My father had taken up painting after immigrating to this country from Palestine in the late 1940s, and although an amateur, had won a national art award within two years. But the demands of medical practice, raising a large family, and other avocations took their toll. It had been many years since my father's art had been publicly exhibited, and he was tickled.
My father was not a politician, but like any Palestinian living in the United States, he felt obligated to relate his people's experience to American friends. Educated and articulate, he spoke publicly in defense of Palestinian rights, and was a frequent commentator on Middle East events in the local media.

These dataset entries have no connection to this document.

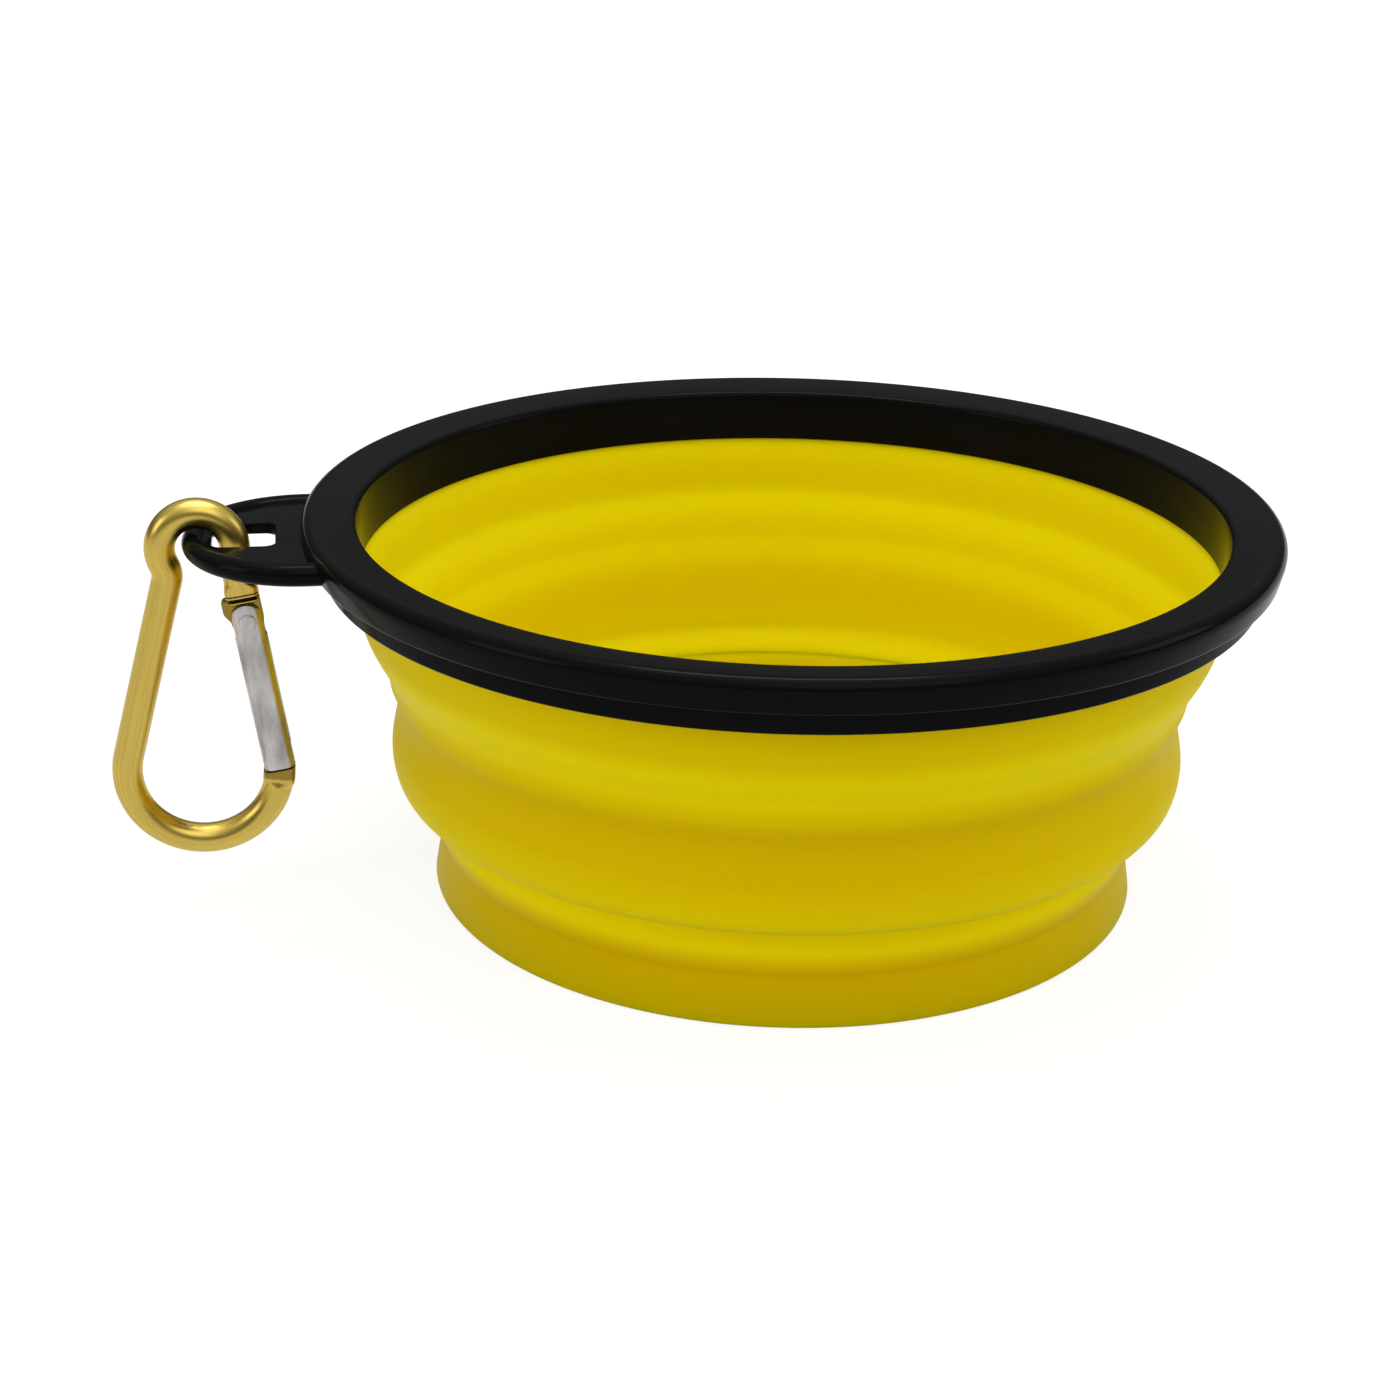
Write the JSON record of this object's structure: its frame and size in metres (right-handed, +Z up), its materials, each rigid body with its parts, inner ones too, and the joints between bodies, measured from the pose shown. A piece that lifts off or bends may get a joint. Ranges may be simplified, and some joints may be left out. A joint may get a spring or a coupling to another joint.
{
  "type": "collapsible pet bowl",
  "caption": "Round travel bowl: a stepped silicone cup that folds flat into a rigid rim with a hanging tab, and a snap hook that hangs from the tab.",
  "frame": {"origin": "centre of the base's underside, on the cup's axis", "axes": "+Z up along the cup's axis, -X towards the hanging tab, +Y across the tab"},
  "size_m": [0.1557, 0.1296, 0.0557],
  "materials": {
    "rim_plastic": "satin black",
    "silicone": "satin yellow silicone",
    "gold_aluminium": "satin gold anodised",
    "plain_aluminium": "plain, lightly scratched",
    "spring_steel": "plain"
  },
  "bodies": {
    "rim": {"rim_ring": "rim_plastic", "rim_clamp_band": "rim_plastic", "silicone_upper_wall": "silicone", "silicone_upper_fold": "silicone"},
    "middle_tier": {"silicone_middle_ring": "silicone", "silicone_lower_fold": "silicone"},
    "base": {"silicone_base_cup": "silicone"},
    "carabiner": {"carabiner_body": "gold_aluminium"},
    "gate": {"carabiner_gate": "plain_aluminium", "gate_rivet": "plain_aluminium", "gate_spring": "spring_steel", "gate_plunger": "spring_steel"}
  },
  "joints": [
    {"name": "upper_fold_slide", "type": "slide", "parent": "rim", "child": "middle_tier", "axis": [0, 0, 1], "range_m": [0, 0.02], "deforming": ["silicone_upper_fold"]},
    {"name": "lower_fold_slide", "type": "slide", "parent": "middle_tier", "child": "base", "axis": [0, 0, 1], "range_m": [0, 0.015], "deforming": ["silicone_lower_fold"]},
    {"name": "carabiner_swing", "type": "hinge", "parent": "rim", "child": "carabiner", "pos_m": [-0.07815, 0, 0.04891], "axis": [0, 1, 0], "range_deg": [-18, 205]},
    {"name": "gate_hinge", "type": "hinge", "parent": "carabiner", "child": "gate", "pos_m": [-0.07219, 0, 0.03907], "axis": [0, 1, 0], "range_deg": [0, 25], "stiffness_Nm_per_rad": 0.005, "springref_deg": -22.92, "deforming": ["gate_spring", "gate_plunger"]}
  ]
}
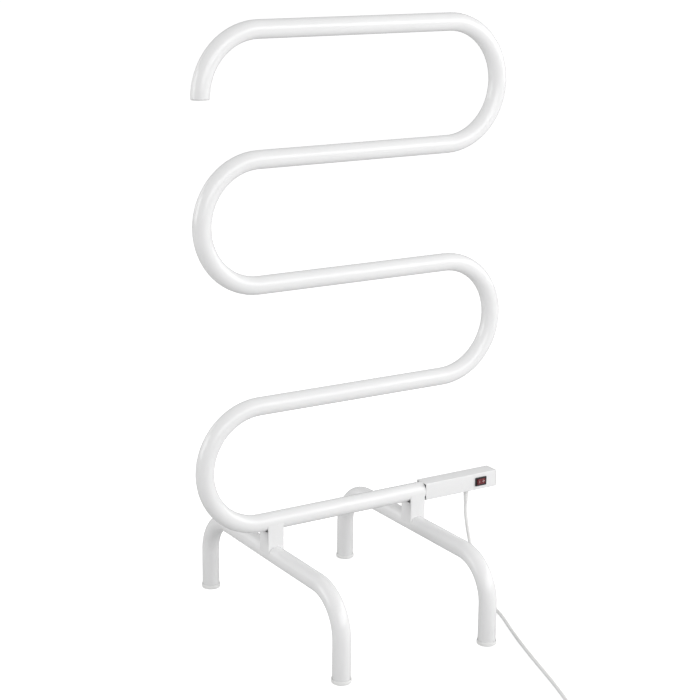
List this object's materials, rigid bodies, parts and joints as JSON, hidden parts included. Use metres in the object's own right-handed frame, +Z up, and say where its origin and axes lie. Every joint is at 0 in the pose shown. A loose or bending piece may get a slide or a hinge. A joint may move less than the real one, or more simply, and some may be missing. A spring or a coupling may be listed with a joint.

Michael, a Jew, was perfectly aware of this side of my father's life. It did nothing to diminish his appreciation of my father's art, nor to inhibit their friendship.
Some weeks later I saw my father sitting, stony faced. He turned to me and whispered: "I just got a call from Michael. My show has been canceled." Michael, it transpired, had been visited by a group from the Sacramento Jewish community. Their message: "If you show Bisharat's art, we will boycott your gallery and close you down."
Michael may have been as crushed as my father, apologizing: "I just can't risk it — it's my livelihood." The indirect message to my father, of course, was: "If you speak critically of Israel, you will suffer pain." Fortunately, art was not my father's livelihood, and he survived this incident. But a deep sense of outrage never left him.
So when former New York Mayor Edward Koch and Rafael Medoff ask incredulously in a recent commentary critical of President Jimmy Carter's recent book Palestine: Peace not Apartheid "Are Jews suppressing speech?" — or when 14 Carter Center advisory board members resign in protest of the president's positions — the answer, for me, is not so straightforward."